### Do this:
Return exactly and only these lines: the first of the listing through the one containing "return bar_y - pivot[0], bar_z - pivot[1]".

### Collected material:

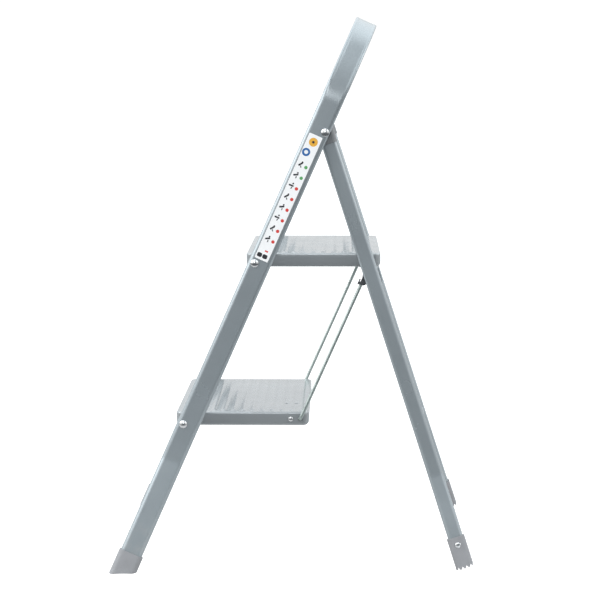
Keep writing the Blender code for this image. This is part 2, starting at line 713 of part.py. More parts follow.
def rib_mesh(name):
    """Return the row of low ribs that run across a tread."""
    shape = bmesh.new()
    for index in range(RIB_COUNT):
        place = (index - (RIB_COUNT - 1) / 2) * RIB_PITCH
        made = bmesh.ops.create_cone(
            shape, cap_ends=True, segments=14, radius1=1.0, radius2=1.0,
            depth=2 * (PAN_HALF_WIDTH - RIB_END_MARGIN),
        )
        bmesh.ops.rotate(shape, verts=made["verts"], cent=(0, 0, 0), matrix=LAY_DOWN)
        bmesh.ops.scale(shape, verts=made["verts"], vec=(1.0, RIB_HALF_WIDTH, RIB_RISE))
        bmesh.ops.translate(shape, verts=made["verts"], vec=(0.0, place, 0.0))
    mesh = bpy.data.meshes.new(name)
    shape.to_mesh(mesh)
    shape.free()
    return mesh


def bar_in_platform():
    """Return the rest bar's centre in the platform's own frame."""
    bar_y = BAR_DOWN * math.sin(LEG_LEAN) + BAR_OFFSET * math.cos(LEG_LEAN)
    bar_z = -BAR_DOWN * math.cos(LEG_LEAN) + BAR_OFFSET * math.sin(LEG_LEAN)
    pivot = rail_place(UPPER_PIVOT_DOWN, PIVOT_OFFSET)
    return bar_y - pivot[0], bar_z - pivot[1]


def hook_outline():
    """Return the side view of the hook that rests on the bar under the platform."""
    bar_y, bar_z = bar_in_platform()
    notch = BAR_RADIUS + 0.0004
    front = 0.1430
    points = [(front, 0.0060), (front, -0.0070), (0.1520, -0.0120), (0.1600, bar_z + 0.0035)]
    points += [(bar_y - notch * 0.98, bar_z + 0.0010)]
    points += arc_points((bar_y, bar_z), notch, math.radians(145), 0.0, 8)
    points += [(bar_y + notch, bar_z - 0.0035), (bar_y + notch + 0.0026, bar_z - 0.0035)]
    points += [(bar_y + notch + 0.0026, bar_z + 0.0010), (0.1755, -0.0105)]
    return points + [(0.1703, -0.0097), (0.1703, 0.0060)]


def build_bracket(shop, frame, side, name, outline, rivet_name):
    """Build a flat bracket inside a skirt, round the rod's end, and its rivet."""
    thickness = 0.0030
    spot_x = side * (SKIRT_INNER_X - GAP - thickness / 2)
    holes = [((ROD_BACK, 0.0), ROD_RADIUS + GAP), ((BRACKET_RIVET_BACK, 0.0), 0.0021)]
    mesh = plate_mesh(name, outline, thickness, holes)
    shop.piece(name, mesh, "grey_enamel", frame, (spot_x, 0, 0), (QUARTER_TURN, 0.0, QUARTER_TURN))
    shank = PAN_SHEET + thickness + 3 * GAP
    profile = dome_profile(0.0034, 0.0013, 0.0018, shank, 0.0032, 0.0010)
    place = (BRACKET_RIVET_BACK, 0.0)
    add_rivet(shop, frame, rivet_name, PAN_HALF_WIDTH + GAP, side, place, profile, 14)


def bracket_outline():
    """Return the side view of the lower step's bracket."""
    return rounded_rectangle(0.0270, 0.0130, 0.0040, 3, (0.1568, 0.0))


def rod_path():
    """Return one link rod's centre line: a straight wire with both ends turned in."""
    length = STEP_RISE / math.cos(RAIL_LEAN)
    ends = [(ROD_END_X, 0.0), (ROD_X, 0.0), (ROD_X, length), (ROD_END_X, length)]
    path = [ends[0]]
    path += fillet(ends[0], ends[1], ends[2], ROD_BEND, 5)
    path += fillet(ends[1], ends[2], ends[3], ROD_BEND, 5)
    return path + [ends[3]]


def build_link_rod(shop, frame, side, label):
    """Build a link rod and the push nuts on its two ends."""
    name = "link_rod_" + label
    curve = flat_curve(name, [(side * x, y) for x, y in rod_path()], closed=False)
    curve.dimensions = "3D"
    curve.bevel_depth = ROD_RADIUS
    curve.bevel_resolution = 4
    curve.use_fill_caps = True
    mesh = curve_to_mesh(curve, name)
    shop.piece(name, mesh, "zinc_wire", frame, (0, 0, 0), (QUARTER_TURN, 0.0, 0.0))
    length = STEP_RISE / math.cos(RAIL_LEAN)
    bracket_face = SKIRT_INNER_X - GAP - 0.0030
    for level, height in (("lower", 0.0), ("upper", length)):
        size = (0.0046, ROD_RADIUS + GAP, 0.0007)
        middle = bracket_face - GAP - 0.0007
        ring_name = "rod_nut_%s_%s" % (level, label)
        add_ring(shop, frame, ring_name, "bright_steel", middle, side, (0.0, height), size)


# Assembly -----------------------------------------------------------------------------
def rail_place(down, offset):
    """Return the y and z, from the hinge, of a point given along and across the rail."""
    y = -down * math.sin(RAIL_LEAN) + offset * math.cos(RAIL_LEAN)
    z = -down * math.cos(RAIL_LEAN) - offset * math.sin(RAIL_LEAN)
    return y, z


def pivot_position(down):
    """Return a step pivot's place in the world."""
    y, z = rail_place(down, PIVOT_OFFSET)
    return 0.0, HINGE_Y + y, HINGE_HEIGHT + z


def build_ladder():
    """Build every frame and its pieces."""
    shop = Workshop()
    sides = ((-1, "left"), (1, "right"))
    hinge = (0.0, HINGE_Y, HINGE_HEIGHT)
    front = shop.axis("front_frame_axis", hinge, -RAIL_LEAN)
    rear = shop.axis("rear_frame_axis", hinge, LEG_LEAN)
    platform = shop.axis("platform_axis", pivot_position(UPPER_PIVOT_DOWN))
    lower = shop.axis("lower_step_axis", pivot_position(LOWER_PIVOT_DOWN))
    rods = shop.axis("rod_axis", (0.0, ROD_BACK, 0.0), -RAIL_LEAN, lower)

    build_front_tube(shop, front)
    build_label(shop, front)
    build_cross_bars(shop, rear)
    build_pan(shop, "platform_pan", platform)
    build_pan(shop, "lower_step_pan", lower)
    for side, label in sides:
        build_front_foot(shop, front, side, label)
        build_front_fasteners(shop, front, side, label)
        build_rear_leg(shop, rear, side, label)
        build_hinge_cap(shop, rear, side, label)
        build_rear_foot(shop, rear, side, label)
        build_rod_clip(shop, rear, side, label)
        build_bracket(
            shop, platform, side, "platform_hook_" + label, hook_outline(), "hook_rivet_" + label
        )
        build_bracket(
            shop, lower, side, "step_bracket_" + label, bracket_outline(), "bracket_rivet_" + label
        )
        build_link_rod(shop, rods, side, label)


clear_scene()
build_ladder()
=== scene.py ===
"""Looks of a folding two-step ladder with a tall hand hoop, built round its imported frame.

Metres, +Z up. +Y points from the climbing side to the back, +X to the climber's right.
Each sub-assembly is a class: its fields are its sizes, its methods build and dress its pieces.
A right-hand piece is modelled once and mirrored for the left. Two tilted datums carry the work:
the rail datum and the leg datum both start on the top hinge and run up their own tubes.
"""

import json
import logging
import math
from dataclasses import dataclass, field
from enum import Enum

import bmesh
import bpy
from bmesh.types import BMEdge, BMesh, BMVert
from mathutils import Matrix, Vector


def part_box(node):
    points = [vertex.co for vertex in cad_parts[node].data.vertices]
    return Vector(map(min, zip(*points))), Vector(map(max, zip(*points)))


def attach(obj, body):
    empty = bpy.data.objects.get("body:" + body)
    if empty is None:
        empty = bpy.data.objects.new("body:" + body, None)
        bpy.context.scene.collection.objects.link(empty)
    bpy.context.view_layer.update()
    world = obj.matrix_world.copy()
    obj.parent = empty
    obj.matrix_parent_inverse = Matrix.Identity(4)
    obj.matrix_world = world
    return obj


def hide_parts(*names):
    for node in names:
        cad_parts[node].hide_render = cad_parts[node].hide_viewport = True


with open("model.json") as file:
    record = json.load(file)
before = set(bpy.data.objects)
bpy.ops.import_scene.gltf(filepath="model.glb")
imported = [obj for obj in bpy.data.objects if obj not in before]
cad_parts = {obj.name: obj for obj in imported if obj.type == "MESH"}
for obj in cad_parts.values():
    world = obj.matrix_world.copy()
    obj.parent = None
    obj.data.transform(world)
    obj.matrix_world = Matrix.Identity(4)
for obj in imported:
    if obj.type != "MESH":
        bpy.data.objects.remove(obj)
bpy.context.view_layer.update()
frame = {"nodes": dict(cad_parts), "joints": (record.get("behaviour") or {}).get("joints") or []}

log = logging.getLogger("step_ladder")

Point = tuple[float, float]
Triple = tuple[float, float, float]
Colour = Triple
Socket = bpy.types.NodeSocket

GAP = 0.0003  # the play left between neighbouring pieces
OVERRUN = 0.010  # how far a bore's cutter starts above the mouth
DRILL = 0.030  # a drill's length, through one wall or skirt
WELD = 0.000002  # points nearer than this are one point
QUARTER = math.pi / 2
MIRROR_X = Matrix.Diagonal((-1.0, 1.0, 1.0, 1.0))
FULL: Point = (0.0, 1.0)
MIDTONES: Point = (0.3, 0.7)


class Slot(Enum):
    """The finish slots of the ladder's record."""

    GREY_ENAMEL = "grey_enamel"
    PAN_ENAMEL = "pan_enamel"
    ZINC_WIRE = "zinc_wire"
    BRIGHT_STEEL = "bright_steel"
    GREY_PLASTIC = "grey_plastic"
    PALE_PLASTIC = "pale_plastic"
    BLACK_PLASTIC = "black_plastic"
    WHITE_LABEL = "white_label"


class Side(Enum):
    """The two sides of the ladder, as the climber sees them."""

    LEFT = "left"
    RIGHT = "right"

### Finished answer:
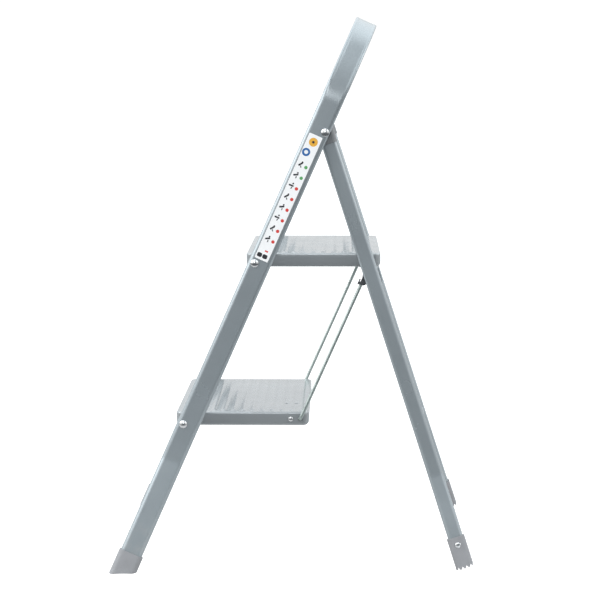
Keep writing the Blender code for this image. This is part 2, starting at line 713 of part.py. More parts follow.
def rib_mesh(name):
    """Return the row of low ribs that run across a tread."""
    shape = bmesh.new()
    for index in range(RIB_COUNT):
        place = (index - (RIB_COUNT - 1) / 2) * RIB_PITCH
        made = bmesh.ops.create_cone(
            shape, cap_ends=True, segments=14, radius1=1.0, radius2=1.0,
            depth=2 * (PAN_HALF_WIDTH - RIB_END_MARGIN),
        )
        bmesh.ops.rotate(shape, verts=made["verts"], cent=(0, 0, 0), matrix=LAY_DOWN)
        bmesh.ops.scale(shape, verts=made["verts"], vec=(1.0, RIB_HALF_WIDTH, RIB_RISE))
        bmesh.ops.translate(shape, verts=made["verts"], vec=(0.0, place, 0.0))
    mesh = bpy.data.meshes.new(name)
    shape.to_mesh(mesh)
    shape.free()
    return mesh


def bar_in_platform():
    """Return the rest bar's centre in the platform's own frame."""
    bar_y = BAR_DOWN * math.sin(LEG_LEAN) + BAR_OFFSET * math.cos(LEG_LEAN)
    bar_z = -BAR_DOWN * math.cos(LEG_LEAN) + BAR_OFFSET * math.sin(LEG_LEAN)
    pivot = rail_place(UPPER_PIVOT_DOWN, PIVOT_OFFSET)
    return bar_y - pivot[0], bar_z - pivot[1]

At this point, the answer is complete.